* [REQUIRED TASK]: Locate the line with "in imported if" in the material. Copy that line and each one after it, through the last, exactly and with nothing else.

>> Begin

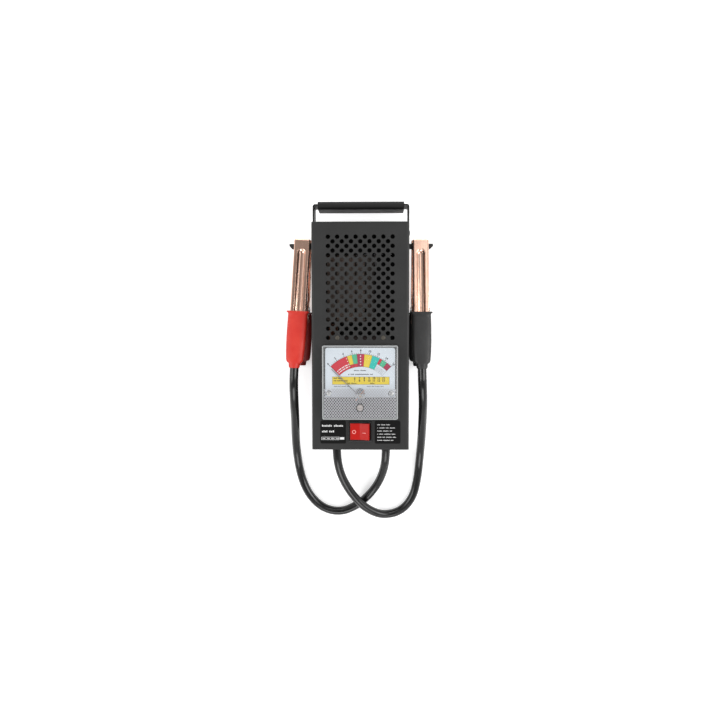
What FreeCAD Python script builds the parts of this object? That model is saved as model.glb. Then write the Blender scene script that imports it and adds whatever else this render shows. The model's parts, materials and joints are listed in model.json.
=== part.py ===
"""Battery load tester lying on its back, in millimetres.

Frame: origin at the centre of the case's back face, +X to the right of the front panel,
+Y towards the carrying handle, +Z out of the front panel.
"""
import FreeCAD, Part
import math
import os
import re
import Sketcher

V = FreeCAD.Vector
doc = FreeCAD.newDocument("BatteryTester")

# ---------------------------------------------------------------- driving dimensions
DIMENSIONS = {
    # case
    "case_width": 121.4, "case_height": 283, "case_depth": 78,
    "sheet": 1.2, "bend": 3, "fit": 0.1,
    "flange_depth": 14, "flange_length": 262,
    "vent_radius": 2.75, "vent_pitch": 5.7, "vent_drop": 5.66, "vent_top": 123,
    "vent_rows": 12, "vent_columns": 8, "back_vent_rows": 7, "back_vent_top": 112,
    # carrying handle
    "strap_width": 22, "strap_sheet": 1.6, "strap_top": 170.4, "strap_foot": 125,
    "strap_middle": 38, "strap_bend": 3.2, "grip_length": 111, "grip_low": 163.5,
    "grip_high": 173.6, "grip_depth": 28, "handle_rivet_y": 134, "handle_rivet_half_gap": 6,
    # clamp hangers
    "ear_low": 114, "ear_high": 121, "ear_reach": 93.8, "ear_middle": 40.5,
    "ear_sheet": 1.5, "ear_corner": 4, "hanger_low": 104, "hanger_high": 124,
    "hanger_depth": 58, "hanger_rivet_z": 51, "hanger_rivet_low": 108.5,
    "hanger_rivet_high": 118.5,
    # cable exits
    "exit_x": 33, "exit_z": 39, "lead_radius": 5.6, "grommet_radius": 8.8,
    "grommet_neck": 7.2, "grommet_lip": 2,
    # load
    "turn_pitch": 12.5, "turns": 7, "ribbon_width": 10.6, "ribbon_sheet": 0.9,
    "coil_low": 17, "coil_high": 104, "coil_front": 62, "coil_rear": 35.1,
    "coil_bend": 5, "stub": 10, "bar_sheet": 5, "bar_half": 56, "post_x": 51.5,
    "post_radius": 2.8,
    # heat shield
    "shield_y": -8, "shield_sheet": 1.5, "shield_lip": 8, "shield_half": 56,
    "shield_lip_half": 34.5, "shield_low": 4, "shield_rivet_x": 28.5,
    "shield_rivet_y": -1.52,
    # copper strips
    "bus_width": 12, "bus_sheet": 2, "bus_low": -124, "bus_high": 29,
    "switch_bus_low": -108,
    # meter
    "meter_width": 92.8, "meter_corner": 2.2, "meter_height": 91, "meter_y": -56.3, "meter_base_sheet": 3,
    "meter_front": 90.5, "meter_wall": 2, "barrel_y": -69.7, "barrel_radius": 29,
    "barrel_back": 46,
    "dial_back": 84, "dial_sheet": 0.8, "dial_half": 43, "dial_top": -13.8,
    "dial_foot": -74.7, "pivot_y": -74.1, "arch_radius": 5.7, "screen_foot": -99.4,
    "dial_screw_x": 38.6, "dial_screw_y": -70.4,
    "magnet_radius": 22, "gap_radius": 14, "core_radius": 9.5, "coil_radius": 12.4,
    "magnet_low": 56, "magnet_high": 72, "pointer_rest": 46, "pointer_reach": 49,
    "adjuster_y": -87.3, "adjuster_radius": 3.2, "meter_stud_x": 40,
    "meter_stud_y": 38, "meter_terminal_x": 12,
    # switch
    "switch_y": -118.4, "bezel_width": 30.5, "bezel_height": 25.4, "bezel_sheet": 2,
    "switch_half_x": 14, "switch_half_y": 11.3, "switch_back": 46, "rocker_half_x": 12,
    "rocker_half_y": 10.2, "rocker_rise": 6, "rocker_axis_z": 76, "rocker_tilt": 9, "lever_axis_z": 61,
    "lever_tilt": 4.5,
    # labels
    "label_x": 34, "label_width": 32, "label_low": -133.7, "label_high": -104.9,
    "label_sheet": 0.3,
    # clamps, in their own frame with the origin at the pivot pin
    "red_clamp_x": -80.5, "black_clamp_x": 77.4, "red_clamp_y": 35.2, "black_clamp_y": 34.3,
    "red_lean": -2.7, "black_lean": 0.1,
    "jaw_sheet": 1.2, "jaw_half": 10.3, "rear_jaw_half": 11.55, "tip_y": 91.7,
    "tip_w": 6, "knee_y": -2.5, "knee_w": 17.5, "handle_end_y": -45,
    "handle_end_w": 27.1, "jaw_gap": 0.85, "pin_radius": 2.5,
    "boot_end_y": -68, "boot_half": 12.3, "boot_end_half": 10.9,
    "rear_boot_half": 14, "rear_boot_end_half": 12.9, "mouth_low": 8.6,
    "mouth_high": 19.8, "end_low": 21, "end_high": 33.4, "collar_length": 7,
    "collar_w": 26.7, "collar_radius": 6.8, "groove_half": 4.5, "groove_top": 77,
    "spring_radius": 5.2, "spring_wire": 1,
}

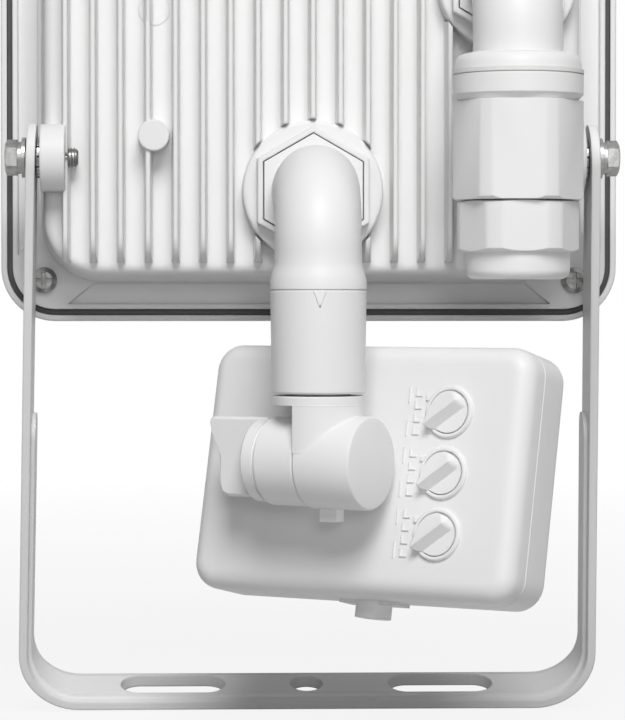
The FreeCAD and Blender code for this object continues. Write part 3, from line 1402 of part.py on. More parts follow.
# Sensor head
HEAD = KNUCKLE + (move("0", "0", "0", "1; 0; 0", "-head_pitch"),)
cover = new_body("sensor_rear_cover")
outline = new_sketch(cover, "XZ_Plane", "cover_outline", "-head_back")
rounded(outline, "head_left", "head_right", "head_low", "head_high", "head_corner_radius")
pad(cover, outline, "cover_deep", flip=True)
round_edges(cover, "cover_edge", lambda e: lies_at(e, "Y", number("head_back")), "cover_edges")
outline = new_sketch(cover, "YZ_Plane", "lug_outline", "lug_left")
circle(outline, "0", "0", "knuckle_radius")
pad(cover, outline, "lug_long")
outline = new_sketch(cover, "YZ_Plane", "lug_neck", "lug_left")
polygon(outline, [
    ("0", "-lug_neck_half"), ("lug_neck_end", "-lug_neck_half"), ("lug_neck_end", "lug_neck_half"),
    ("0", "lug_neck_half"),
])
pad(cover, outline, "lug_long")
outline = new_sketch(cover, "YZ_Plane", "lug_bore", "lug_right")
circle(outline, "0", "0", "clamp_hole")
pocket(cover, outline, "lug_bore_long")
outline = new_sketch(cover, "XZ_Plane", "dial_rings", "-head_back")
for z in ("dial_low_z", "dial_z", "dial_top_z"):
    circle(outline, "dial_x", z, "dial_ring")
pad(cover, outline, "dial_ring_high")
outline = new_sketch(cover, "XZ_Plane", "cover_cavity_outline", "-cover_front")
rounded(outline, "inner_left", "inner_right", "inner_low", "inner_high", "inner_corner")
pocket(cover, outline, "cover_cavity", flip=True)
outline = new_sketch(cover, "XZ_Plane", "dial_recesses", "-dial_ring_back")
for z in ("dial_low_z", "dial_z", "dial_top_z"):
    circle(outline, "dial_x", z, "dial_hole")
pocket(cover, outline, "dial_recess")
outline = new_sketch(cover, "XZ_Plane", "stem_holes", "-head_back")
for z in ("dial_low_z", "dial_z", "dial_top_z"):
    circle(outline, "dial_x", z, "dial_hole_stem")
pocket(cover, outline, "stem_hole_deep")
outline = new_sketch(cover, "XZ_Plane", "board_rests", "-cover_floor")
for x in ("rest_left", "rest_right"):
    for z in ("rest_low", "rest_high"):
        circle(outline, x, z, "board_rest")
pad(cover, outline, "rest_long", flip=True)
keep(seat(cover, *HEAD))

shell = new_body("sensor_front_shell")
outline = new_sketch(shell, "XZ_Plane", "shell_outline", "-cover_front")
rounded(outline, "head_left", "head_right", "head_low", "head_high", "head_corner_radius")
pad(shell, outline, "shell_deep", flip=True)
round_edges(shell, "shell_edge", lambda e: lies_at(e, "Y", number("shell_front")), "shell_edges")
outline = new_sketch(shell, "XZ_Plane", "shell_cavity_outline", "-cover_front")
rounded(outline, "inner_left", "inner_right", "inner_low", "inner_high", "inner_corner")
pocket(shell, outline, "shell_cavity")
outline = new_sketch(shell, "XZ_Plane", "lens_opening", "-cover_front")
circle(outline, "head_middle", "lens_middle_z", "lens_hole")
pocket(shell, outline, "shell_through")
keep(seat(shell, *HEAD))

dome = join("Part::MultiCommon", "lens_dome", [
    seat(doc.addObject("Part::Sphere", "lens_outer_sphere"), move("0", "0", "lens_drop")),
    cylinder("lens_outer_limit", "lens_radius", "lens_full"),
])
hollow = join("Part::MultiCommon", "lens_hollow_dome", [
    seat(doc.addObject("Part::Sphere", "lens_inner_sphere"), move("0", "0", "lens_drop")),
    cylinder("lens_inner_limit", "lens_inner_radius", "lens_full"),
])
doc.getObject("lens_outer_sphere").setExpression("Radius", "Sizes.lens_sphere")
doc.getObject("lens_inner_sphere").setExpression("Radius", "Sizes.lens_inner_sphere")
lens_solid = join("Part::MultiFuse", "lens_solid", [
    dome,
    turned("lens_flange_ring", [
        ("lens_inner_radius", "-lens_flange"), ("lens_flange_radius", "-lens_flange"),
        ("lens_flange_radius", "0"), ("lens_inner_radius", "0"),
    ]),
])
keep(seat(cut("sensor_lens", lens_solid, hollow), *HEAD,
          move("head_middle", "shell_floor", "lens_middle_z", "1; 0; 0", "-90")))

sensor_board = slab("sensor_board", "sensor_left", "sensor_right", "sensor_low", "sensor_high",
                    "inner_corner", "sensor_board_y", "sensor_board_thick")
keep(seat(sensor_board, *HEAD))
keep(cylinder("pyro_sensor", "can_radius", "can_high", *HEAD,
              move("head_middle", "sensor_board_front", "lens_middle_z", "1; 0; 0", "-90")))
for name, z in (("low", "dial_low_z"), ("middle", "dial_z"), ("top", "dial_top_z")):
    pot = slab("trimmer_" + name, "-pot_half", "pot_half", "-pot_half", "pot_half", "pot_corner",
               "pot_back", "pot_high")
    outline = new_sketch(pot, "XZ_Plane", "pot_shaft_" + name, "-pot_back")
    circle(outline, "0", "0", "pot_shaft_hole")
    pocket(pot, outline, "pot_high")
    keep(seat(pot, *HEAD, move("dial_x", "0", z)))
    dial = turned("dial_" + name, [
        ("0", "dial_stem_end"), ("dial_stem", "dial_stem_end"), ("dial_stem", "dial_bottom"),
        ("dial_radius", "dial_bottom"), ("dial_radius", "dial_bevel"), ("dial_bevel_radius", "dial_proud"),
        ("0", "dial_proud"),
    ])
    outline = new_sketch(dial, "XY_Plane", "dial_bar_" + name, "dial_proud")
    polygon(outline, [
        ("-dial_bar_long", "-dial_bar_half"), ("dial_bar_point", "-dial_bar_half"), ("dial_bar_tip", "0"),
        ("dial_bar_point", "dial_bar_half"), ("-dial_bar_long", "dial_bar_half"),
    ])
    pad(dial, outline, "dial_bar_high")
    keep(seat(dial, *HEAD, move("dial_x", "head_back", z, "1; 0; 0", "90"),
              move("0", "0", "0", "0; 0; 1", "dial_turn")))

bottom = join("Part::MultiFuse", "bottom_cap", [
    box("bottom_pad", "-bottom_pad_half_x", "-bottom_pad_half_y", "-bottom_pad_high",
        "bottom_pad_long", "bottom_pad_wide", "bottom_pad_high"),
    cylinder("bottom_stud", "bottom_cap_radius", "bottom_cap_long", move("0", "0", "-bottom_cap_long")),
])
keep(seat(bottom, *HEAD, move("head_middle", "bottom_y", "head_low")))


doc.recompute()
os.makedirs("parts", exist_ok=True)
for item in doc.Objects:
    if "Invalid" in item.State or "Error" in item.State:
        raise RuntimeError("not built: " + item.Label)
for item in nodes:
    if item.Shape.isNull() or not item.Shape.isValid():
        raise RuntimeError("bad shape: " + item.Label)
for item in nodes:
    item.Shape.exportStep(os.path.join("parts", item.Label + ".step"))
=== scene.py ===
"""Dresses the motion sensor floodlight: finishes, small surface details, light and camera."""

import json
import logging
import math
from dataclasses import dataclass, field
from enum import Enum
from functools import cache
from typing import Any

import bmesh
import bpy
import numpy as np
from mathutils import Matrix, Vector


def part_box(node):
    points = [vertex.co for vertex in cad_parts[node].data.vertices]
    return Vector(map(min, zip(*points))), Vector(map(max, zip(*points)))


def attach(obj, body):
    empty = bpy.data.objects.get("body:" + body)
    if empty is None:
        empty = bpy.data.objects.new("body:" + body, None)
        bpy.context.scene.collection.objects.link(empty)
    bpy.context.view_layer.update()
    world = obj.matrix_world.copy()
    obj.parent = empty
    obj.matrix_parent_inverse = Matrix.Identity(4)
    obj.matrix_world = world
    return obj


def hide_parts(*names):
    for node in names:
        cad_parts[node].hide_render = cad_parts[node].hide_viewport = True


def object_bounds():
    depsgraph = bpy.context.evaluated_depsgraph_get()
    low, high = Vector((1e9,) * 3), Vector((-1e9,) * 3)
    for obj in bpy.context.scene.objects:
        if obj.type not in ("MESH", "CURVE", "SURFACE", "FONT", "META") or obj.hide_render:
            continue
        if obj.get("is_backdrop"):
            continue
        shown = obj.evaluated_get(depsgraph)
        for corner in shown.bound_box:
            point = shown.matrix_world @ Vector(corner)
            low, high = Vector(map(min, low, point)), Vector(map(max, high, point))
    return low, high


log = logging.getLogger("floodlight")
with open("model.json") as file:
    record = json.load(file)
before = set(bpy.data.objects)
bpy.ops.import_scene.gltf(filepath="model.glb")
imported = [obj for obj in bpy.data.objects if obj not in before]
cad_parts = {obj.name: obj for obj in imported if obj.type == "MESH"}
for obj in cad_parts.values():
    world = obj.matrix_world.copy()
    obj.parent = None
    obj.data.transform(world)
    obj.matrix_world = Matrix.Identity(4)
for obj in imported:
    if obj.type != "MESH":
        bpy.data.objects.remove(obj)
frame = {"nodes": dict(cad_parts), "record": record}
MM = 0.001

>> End

* [REPLY]:
cad_parts = {obj.name: obj for obj in imported if obj.type == "MESH"}
for obj in cad_parts.values():
    world = obj.matrix_world.copy()
    obj.parent = None
    obj.data.transform(world)
    obj.matrix_world = Matrix.Identity(4)
for obj in imported:
    if obj.type != "MESH":
        bpy.data.objects.remove(obj)
frame = {"nodes": dict(cad_parts), "record": record}
MM = 0.001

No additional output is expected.